L’histoire enseigne que dans l’époque majeure et signifiante de son âge médian ou moyen Âge, avait pris rang parmi les souverainetés de l’Europe un pays enclavé dans de hautes terres, au bout de très longues routes, le duché ou royaume de Bohème. Sa couronne réunissait plusieurs territoires de paysages, de langues et de coutumes diverses. Paradoxalement, les rois, seigneurs et marchands des pays tchèque et voisins devaient leur fortune et leur force à certaines hautes terres peu fertiles. Apparues dès la fin du xii° siècle, ce furent en effet des mines d’argent et aussi d’étain dans le massif des Monts métallifères qui assurèrent pendant près de cinq cents ans la richesse de ce royaume, son prestige dans l’Europe des rois et princes et son orientation vers l’Occident. La couronne de Bohème recevait de fortes influences des plus grands peuples de l’Ouest. Ainsi, les institutions royales y suivaient le modèle de la très ancienne royauté française. L’exemple des libertés et privilèges des seigneurs provenait des puissantes noblesses allemandes. Le pays, comme nombre d’autres souverainetés, avait ses diètes où déjà au xiv° siècle, à côté des prélats et des seigneurs, siégeaient des députés des villes. La paysannerie s’y trouvait assez tôt capable de s’affranchir de redevances, d’accéder à l’hérédité des terres et à des signes d’autonomies villageoises qui demeurèrent longtemps inconnues des campagnards des royaumes situés plus à l’Est. Le prestige de la couronne tchèque rayonnait dans toutes les cours. En dépit des guerres de religion et des rivalités dynastiques les rois de Bohème au xv° siècle le pacifique Georges de Podebrady, son gendre Mathias Corvin, qui fut aussi roi de Hongrie, et le moins illustre Ladislas II, étaient selon les chroniqueurs italiens et français, réputés dans toute l’Europe pour leur sagesse, leur mécénat et leur savoir humaniste. Rassurez- vous, je m’arrête ici dans l’évocation des destins du peuple tchèque.
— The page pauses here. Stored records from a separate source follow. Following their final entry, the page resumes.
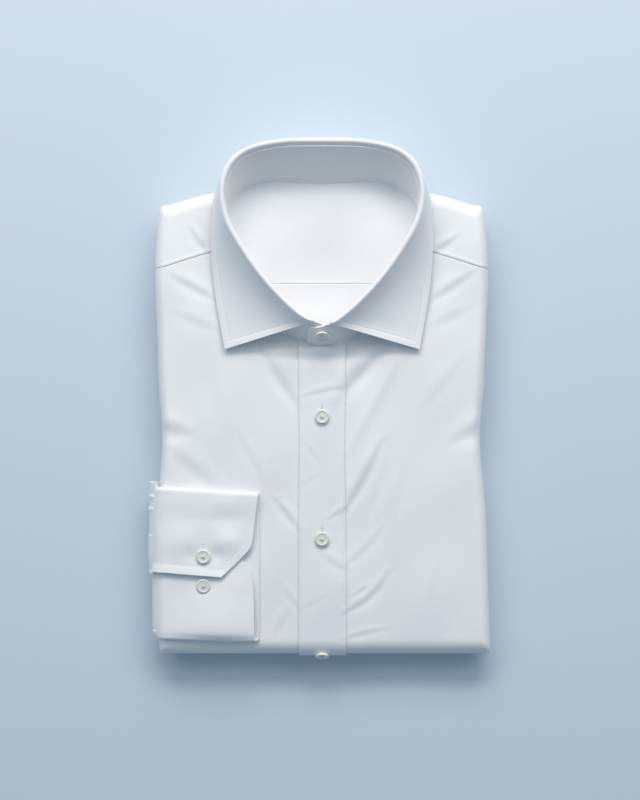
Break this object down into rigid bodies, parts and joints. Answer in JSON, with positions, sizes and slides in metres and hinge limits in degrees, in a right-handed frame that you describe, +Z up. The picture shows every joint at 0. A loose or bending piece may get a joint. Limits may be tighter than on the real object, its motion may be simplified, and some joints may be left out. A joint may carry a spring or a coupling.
{
  "type": "folded dress shirt",
  "caption": "Long-sleeved dress shirt, buttoned and folded flat, with a standing turn-down collar and one buttoned cuff turned over the front.",
  "frame": {"origin": "middle of the shirt's box, on the surface it lies on", "axes": "+X across the chest towards the wearer's left, +Y from the bottom fold to the collar, +Z up from the surface"},
  "size_m": [0.2612, 0.3948, 0.0558],
  "materials": {
    "shirt_poplin": "fine white cotton poplin, plainly woven, pressed, with a faint sheen",
    "pearl_button": "polished off-white pearl-effect polyester"
  },
  "bodies": {
    "root": {"folded_layers": "shirt_poplin", "yoke_lining": "shirt_poplin", "back": "shirt_poplin", "front_left": "shirt_poplin", "front_right": "shirt_poplin", "yoke": "shirt_poplin", "placket": "shirt_poplin", "collar_stand": "shirt_poplin", "collar_fall": "shirt_poplin", "cuff": "shirt_poplin", "sleeve": "shirt_poplin", "button_collar": "pearl_button", "button_front_1": "pearl_button", "button_front_2": "pearl_button", "button_bottom_fold": "pearl_button", "button_cuff_1": "pearl_button", "button_cuff_2": "pearl_button"}
  },
  "joints": []
}
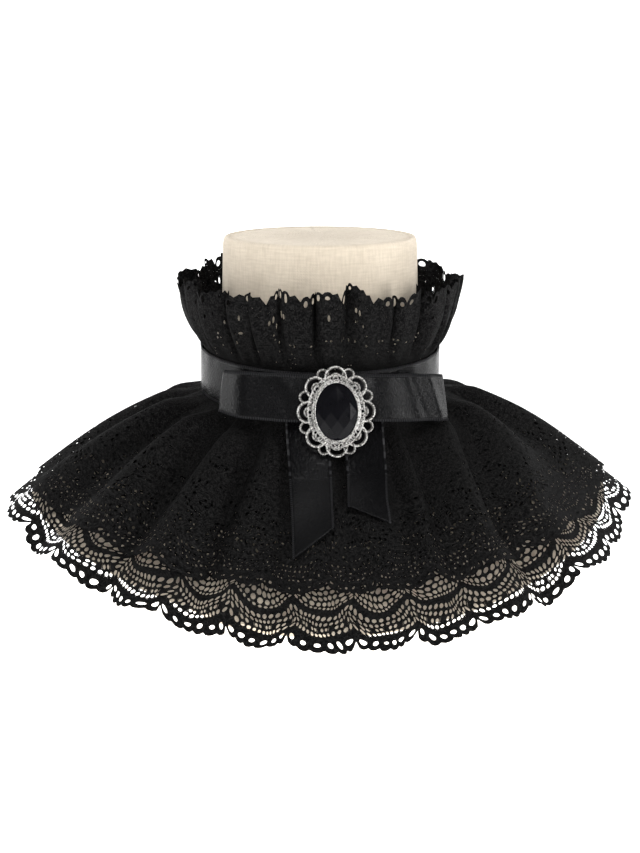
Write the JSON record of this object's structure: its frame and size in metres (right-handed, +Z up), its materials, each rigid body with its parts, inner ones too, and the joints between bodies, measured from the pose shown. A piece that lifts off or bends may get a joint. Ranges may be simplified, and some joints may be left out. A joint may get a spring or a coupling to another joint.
{
  "type": "lace collar on a dress form",
  "caption": "Black lace neck collar with a standing ruffle, layered scalloped flounces, a satin ribbon bow and an oval brooch, on a linen neck-and-shoulder display form.",
  "frame": {"origin": "middle of the display form's flat base, on the surface it stands on, straight below the middle of the neck", "axes": "+Z up, -Y towards the front with the bow and brooch, +X towards the viewer's right as seen from the front"},
  "size_m": [0.3502, 0.2754, 0.208],
  "materials": {
    "linen": "plain woven natural linen with small slubs, matte",
    "lace": "black cotton lace, matte, with raised cords and a scalloped openwork edge",
    "satin": "black satin ribbon with a soft sheen and fine picot edges",
    "silver": "cast silver-coloured filigree, slightly darkened in its hollows",
    "jet": "black faceted stone, glossy",
    "button_black": "plain black, glossy"
  },
  "bodies": {
    "root": {"display_form": "linen", "flounce_under": "lace", "flounce_over": "lace", "neck_ruffle": "lace", "neck_band": "satin", "bow_loops": "satin", "tail_left": "satin", "tail_right": "satin", "brooch_setting": "silver", "brooch_stone": "jet", "back_button": "button_black"}
  },
  "joints": []
}
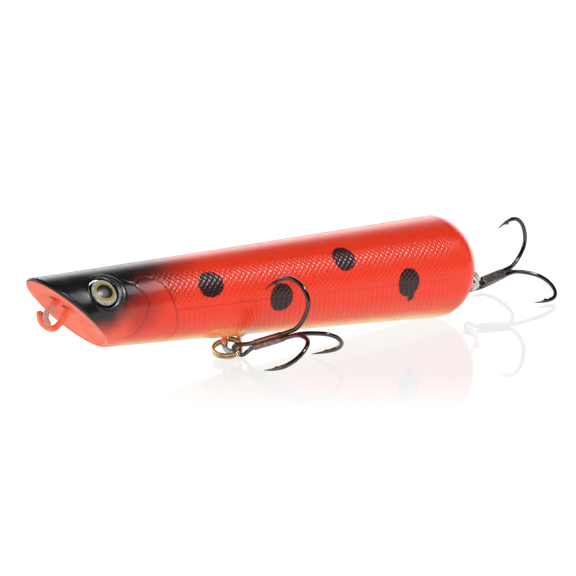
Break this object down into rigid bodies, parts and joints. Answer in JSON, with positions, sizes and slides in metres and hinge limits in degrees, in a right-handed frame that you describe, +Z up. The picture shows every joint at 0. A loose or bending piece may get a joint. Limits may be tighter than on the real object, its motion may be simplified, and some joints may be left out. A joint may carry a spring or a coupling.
{
  "type": "topwater popper lure",
  "caption": "Slim round-bodied surface fishing lure with a slanted cupped mouth, wire line tie, split rings and treble hooks under the belly and at the tail.",
  "frame": {"origin": "centre of the line tie's eye, the point where the line is fastened", "axes": "+X towards the tail, +Z up as the lure lies on a table, -Y on the lure's left, the side the belly treble lies on"},
  "size_m": [0.1345, 0.0356, 0.0216],
  "materials": {
    "body_paint": "moulded scale relief under glossy red-orange paint with a black head, black spots and a pale yellow belly",
    "painted_wire": "steel wire under worn orange-red paint",
    "eye_wire": "bright drawn stainless wire",
    "eye_foil": "pearly holographic disc with a gold ring",
    "eye_lens": "clear glossy dome over a black pupil",
    "ballast": "plain turned slug",
    "ball_steel": "polished ball",
    "ring_gold": "gold-plated spring wire",
    "ring_nickel": "champagne nickel-plated spring wire",
    "hook_black_nickel": "dark glossy black-nickel plating"
  },
  "bodies": {
    "lure_body": {"left_shell": "body_paint", "right_shell": "body_paint", "line_tie": "painted_wire", "belly_hanger": "eye_wire", "tail_hanger": "eye_wire", "left_eye_foil": "eye_foil", "left_eye_lens": "eye_lens", "right_eye_foil": "eye_foil", "right_eye_lens": "eye_lens", "keel_weight": "ballast", "tail_weight": "ballast"},
    "belly_ring": {"belly_split_ring": "ring_gold"},
    "belly_treble": {"belly_treble_pair": "hook_black_nickel", "belly_treble_single": "hook_black_nickel"},
    "tail_ring": {"tail_split_ring": "ring_nickel"},
    "tail_treble": {"tail_treble_pair": "hook_black_nickel", "tail_treble_single": "hook_black_nickel"},
    "front_ball": {"rattle_ball_front": "ball_steel"},
    "middle_ball": {"rattle_ball_middle": "ball_steel"},
    "rear_ball": {"rattle_ball_rear": "ball_steel"}
  },
  "joints": [
    {"name": "belly_ring_swing", "type": "hinge", "parent": "lure_body", "child": "belly_ring", "pos_m": [0.04422, 0, -0.01073], "axis": [0, 1, 0], "range_deg": [-38, 10]},
    {"name": "belly_treble_swing", "type": "hinge", "parent": "belly_ring", "child": "belly_treble", "pos_m": [0.04362, -0.0031, -0.0117], "axis": [0.7884, 0.3977, 0.4693], "range_deg": [0, 110]},
    {"name": "tail_ring_swing", "type": "hinge", "parent": "lure_body", "child": "tail_ring", "pos_m": [0.10707, 0, -0.00345], "axis": [0, 1, 0], "range_deg": [-45, 30]},
    {"name": "tail_treble_swing", "type": "hinge", "parent": "tail_ring", "child": "tail_treble", "pos_m": [0.11002, 0.0009, -0.0088], "axis": [-0.1616, 0.8508, 0.5], "range_deg": [-40, 80]},
    {"name": "front_ball_roll", "type": "slide", "parent": "lure_body", "child": "front_ball", "axis": [-0.9992, 0, 0.0401], "range_m": [0, 0.0053]},
    {"name": "middle_ball_roll", "type": "slide", "parent": "lure_body", "child": "middle_ball", "axis": [-0.9992, 0, 0.0401], "range_m": [0, 0.0053]},
    {"name": "rear_ball_roll", "type": "slide", "parent": "lure_body", "child": "rear_ball", "axis": [-0.9992, 0, 0.0401], "range_m": [0, 0.0053]}
  ]
}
J’ai cherché seulement à retrouver aux temps médiévaux des prémisses lointaines du rang que tient la République tchèque dans les structures internationales d’aujourd’hui. Elle sert dans l’occasion présente à rendre compte de la générosité et de l’opportunité de son accueil du prix d’histoire de l’Europe et à lui en exprimer la reconnaissance de son jury.
Le prix d’histoire de l’Europe qui illustre le passé de tout un continent semble cette année manquer à ses principes en choisissant la monographie d’une seule cité. Il s’agit du livre d’Elisabeth Crouzet Venise. En fait, le titre ajoute une précision de date merveilleusement provocatrice : vi° siècle- xxi° siècle, soit quinze cents ans d’un site apparemment isolé, mais qui a pu souvent faire figure de centre du monde. Ce lieu, en effet, a joué bien des rôles au cours des âges. Il fut un refuge à ses origines, puis un havre de marchands, repaire de marins et de conquérants, foyer de peintres et de musiciens, carrefour des nations de l’Europe et de la Méditerranée, lieu d’échanges des nouvelles et des idées, séjour de princes, rendez-vous de voyageurs, d’amateurs de beauté et de plaisirs, convergence aujourd’hui des touristes du monde entier.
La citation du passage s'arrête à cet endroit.